# IMAC G3 233mhz - New internal HD install problem



## Sacsurfer1 (Aug 19, 2006)

I am working on an IMAC G3 233mhz, 4gig HD. I decided to up the HD from a 4 gig to a 40 gig. I removed the orig 4gig drive and connected the new 40gig Seagate  drive. Put the IMAC back together, booted to an OS X 10.1 Install CD (also tried this with 8 and 9 system CD's with same problem) and created a new partition and then installed the system software. The system see's the new HD, I can install from the new system CD (8, 9 or X, all 3 will install to drive) But when the system is rebooted after the sucsess full install The ? mark folder blinks untill I put any OS CD in and let it boot from CD. The system boots from CD, the drive is listed on the desktop, I can open the drive, the system I just installed is on the drive, I can even go into startup disk and pick the HD as start up drive but when I reboot it wont or cant boot from the new HD drive. 

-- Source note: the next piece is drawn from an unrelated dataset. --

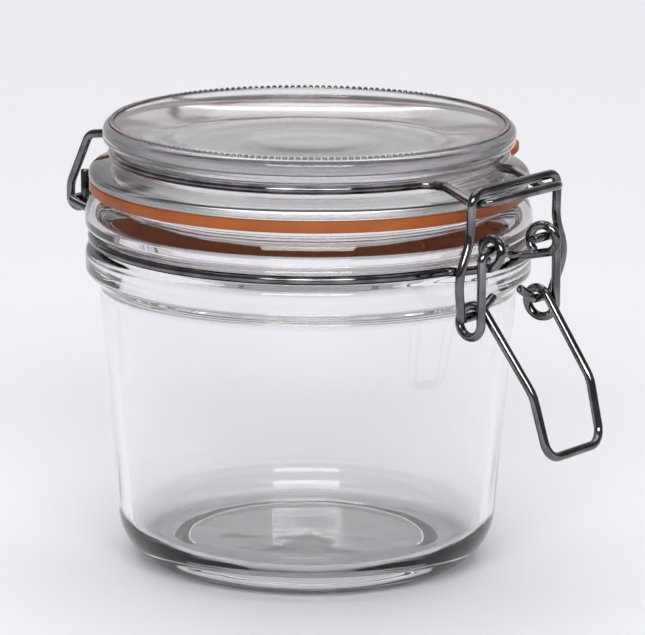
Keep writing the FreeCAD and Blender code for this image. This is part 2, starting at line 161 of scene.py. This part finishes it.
def joined_rows(mesh, rows, closed=False):
    """Faces between rows of points, whose counts may differ by a whole factor."""
    loops = [[mesh.verts.new(point) for point in row] for row in rows]
    pairs = list(zip(loops, loops[1:])) + ([(loops[-1], loops[0])] if closed else [])
    for low, high in pairs:
        count = min(len(low), len(high))
        if count == 1:
            ring, tip, flip = (high, low[0], True) if len(low) == 1 else (low, high[0], False)
            for k in range(len(ring)):
                pair = [ring[k], ring[(k + 1) % len(ring)]]
                mesh.faces.new((pair[::-1] if flip else pair) + [tip])
            continue
        low_factor, high_factor = len(low) // count, len(high) // count
        for k in range(count):
            bottom = [low[(k * low_factor + step) % len(low)] for step in range(low_factor + 1)]
            top = [high[(k * high_factor + step) % len(high)] for step in range(high_factor + 1)]
            mesh.faces.new(bottom + top[::-1])


def in_metres(mesh):
    bmesh.ops.scale(mesh, vec=(MM, MM, MM), verts=mesh.verts)


def new_object(name, mesh):
    """An object in the scene from mesh data, which is freed."""
    data = bpy.data.meshes.new(name)
    mesh.to_mesh(data)
    mesh.free()
    thing = bpy.data.objects.new(name, data)
    bpy.context.scene.collection.objects.link(thing)
    return thing


def add_piece(name, mesh, material, body, node):
    """A finished piece: smooth, with its normals outward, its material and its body."""
    bmesh.ops.recalc_face_normals(mesh, faces=mesh.faces)
    in_metres(mesh)
    for face in mesh.faces:
        face.smooth = True
    piece = new_object(name, mesh)
    piece.data.materials.append(material)
    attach(piece, body)
    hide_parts(node)
    return piece


def make_jar(material):
    mesh = bmesh.new()
    outline = turned_outline(JAR_OUTSIDE, 0.35)[:-1] + turned_outline(JAR_INSIDE, 0.4)
    joined_rows(mesh, turned_rows(outline, ROUND_STEPS))
    add_piece("jar_shell", mesh, material, "jar", "glass_jar")


def bead_rows(per_bead=12, across=10):
    """The lid's rim: a row of small round beads, with points enough for each bead."""
    segments = BEADS * per_bead
    rows = []
    for number in range(across + 1):
        lean = math.pi * number / across
        row = []
        for k in range(segments):
            along = ((k % per_bead) / per_bead * 2 - 1) / BEAD_LENGTH
            crown = math.sqrt(max(1 - along ** 2, 0.0))
            radius = BEAD_RADIUS + BEAD_SIZE * math.cos(lean) * (BEAD_NECK + (1 - BEAD_NECK) * crown)
            height = BEAD_HEIGHT + BEAD_SIZE * math.sin(lean) * crown
            row.append(on_circle(radius, TURN * k / segments, height))
        rows.append(row)
    return rows


def make_lid(material):
    mesh = bmesh.new()
    segments = BEADS * 2
    lower = turned_outline(LID_UNDERSIDE, 0.4)[:-1] + turned_outline(LID_OUTSIDE, 0.3)
    upper = turned_outline(LID_TOP, 0.6)
    joined_rows(mesh, turned_rows(lower, segments) + bead_rows() + turned_rows(upper, segments))
    add_piece("lid_shell", mesh, material, "lid", "glass_lid")


# ---------------------------------------------------------------- rubber seal

def rounded_section(half_width, half_height, corner, count=5):
    """A rounded rectangle about the origin, as (across, up) points."""
    points = []
    for quarter, (side, level) in enumerate([(1, 1), (-1, 1), (-1, -1), (1, -1)]):
        for number in range(count):
            angle = math.radians(90 * (quarter + number / (count - 1)))
            points.append((side * (half_width - corner) + corner * math.cos(angle),
                           level * (half_height - corner) + corner * math.sin(angle)))
    return points


def make_tab():
    """The pull tab along +X, turned to its place: it narrows in a round tip and rises past its bend."""
    mesh = bmesh.new()
    rows = []
    for number in range(TAB_STATIONS + 1):
        reach = TAB_ROOT + (TAB_TIP - TAB_ROOT) * math.sin(number / TAB_STATIONS * math.pi / 2)
        beyond = max(reach - (TAB_TIP - TAB_CORNER), 0.0)
        half_width = TAB_HALF_WIDTH - TAB_CORNER + math.sqrt(max(TAB_CORNER ** 2 - beyond ** 2, 0.0))
        risen = max((reach - TAB_BEND + TAB_BLEND) / (TAB_TIP - TAB_BEND + TAB_BLEND), 0.0)
        level = SEAL_LOW + TAB_THICKNESS / 2 + TAB_RISE * risen ** TAB_SWEEP
        half_height = TAB_THICKNESS / 2 * (1 if number < TAB_STATIONS else TAB_TIP_THICKNESS)
        rows.append([Vector((reach, across, level + up))
                     for across, up in rounded_section(half_width, half_height, 0.45)])
    joined_rows(mesh, rows)
    bmesh.ops.holes_fill(mesh, edges=[edge for edge in mesh.edges if edge.is_boundary])
    bmesh.ops.recalc_face_normals(mesh, faces=mesh.faces)
    bmesh.ops.rotate(mesh, verts=mesh.verts, matrix=Matrix.Rotation(math.radians(TAB_TURN), 3, "Z"))
    in_metres(mesh)
    return new_object("tab", mesh)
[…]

PLEASE HELP! This is driveing me crazy


----------



## nixgeek (Aug 19, 2006)

You might need to play with the jumpers on the drive.  If it's set to CAble Select, change it to Master.


----------



## Texas Mac Man (Aug 23, 2006)

Several Questions.

Did you update the iMac's firmware before installing OS X? You have to do the update using OS 9. See http://docs.info.apple.com/article.html?artnum=86117

Why are you using X10.1? This is an out-of-date operating system. You should probably use Panther, 10.3.9. Was the 10.1 install CD that you were using a universal/retail CD, or one from another model Mac?

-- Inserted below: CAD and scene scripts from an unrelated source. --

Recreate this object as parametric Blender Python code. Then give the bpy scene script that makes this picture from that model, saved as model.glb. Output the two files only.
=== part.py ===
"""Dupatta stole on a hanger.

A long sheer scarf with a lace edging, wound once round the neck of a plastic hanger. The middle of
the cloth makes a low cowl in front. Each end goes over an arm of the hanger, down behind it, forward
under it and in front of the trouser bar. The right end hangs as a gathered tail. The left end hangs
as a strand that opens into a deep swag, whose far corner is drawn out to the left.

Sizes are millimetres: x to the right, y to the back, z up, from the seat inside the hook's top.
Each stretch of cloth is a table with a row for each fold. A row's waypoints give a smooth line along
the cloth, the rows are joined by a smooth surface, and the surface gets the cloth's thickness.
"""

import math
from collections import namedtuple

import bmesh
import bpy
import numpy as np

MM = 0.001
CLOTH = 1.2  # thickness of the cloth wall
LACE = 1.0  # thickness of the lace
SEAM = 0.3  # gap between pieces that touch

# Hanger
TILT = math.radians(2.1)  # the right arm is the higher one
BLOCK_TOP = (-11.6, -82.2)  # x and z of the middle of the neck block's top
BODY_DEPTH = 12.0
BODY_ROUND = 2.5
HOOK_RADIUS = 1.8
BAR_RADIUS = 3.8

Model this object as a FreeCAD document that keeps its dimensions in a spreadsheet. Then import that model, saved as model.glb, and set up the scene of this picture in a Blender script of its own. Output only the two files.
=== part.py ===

How much RAM do you have? The OS X specs say 256MB min, but you really need at least 512MB.

Cheers, Tom


----------



## Sacsurfer1 (Aug 23, 2006)

The CD-Rom unit is set to master and I have tried changeing it to slave and that causes the system to not see either drives and cable select does not make a diff. The CD-rom was set to master orig and the HD was set to slave. I thought all drives needed to be set to cable select in order for the system to assign them correctly.


----------



## Sacsurfer1 (Aug 23, 2006)

I did download the firmware and when I ran it it said the firmware was current and I did not need it.  I have tried installing all the OS X ver and all will install onto the drive but will not boot from drive after install. As to the CD's I am useing they are not copies they are orig CD's just not sure what they are for or from. I have tried several diff CD's  of the same OS's and same problem.
The system has 98 megs SDRAM now  (I took out the 256 chip I added to make sure the new chip was not causeing the problem).

Would a lower amount of memory cause this problem? The system ran fine with X installed and 98 megs ram on the 4 gig drive. 

Also...when I tried to install X on the 20 gig it gave me a msg some thing to the effect   "Drive is over the 8 gig limit" and it would not use the drive.


----------



## Texas Mac Man (Aug 24, 2006)

On older G3s, you cannot install OS X on a hard drive or partition larger than 8GB. So you need to partition the hard drive, with the first partition having a size of 7.9GB. OS X must be installed on this partition.

You don't have enough RAM installed to run OS X.

Unless the install CDs are retail versions or versions specifically for your iMac, you are wasting your time.

Cheers, Tom


----------



## softforwindows (Apr 26, 2009)

You will need to update the firmware in order for it to work with the 40 g.b Harddrive.

*why are you using MAc osX 10.1 (jaguar)? this os is outdates, slow and is incompatible with *most* software.

this computer will run mac osX panther fine, you will need atleast 128 mb ram, and a firmware update off apple support.


----------



## nixgeek (Apr 27, 2009)

softforwindows said:


> You will need to update the firmware in order for it to work with the 40 g.b Harddrive.
> 
> *why are you using MAc osX 10.1 (jaguar)? this os is outdates, slow and is incompatible with *most* software.
> 
> this computer will run mac osX panther fine, you will need atleast 128 mb ram, and a firmware update off apple support, you can download the OSx panther torrent@ *link removed*



You looking to get banned, I see.  Read the board rules.


----------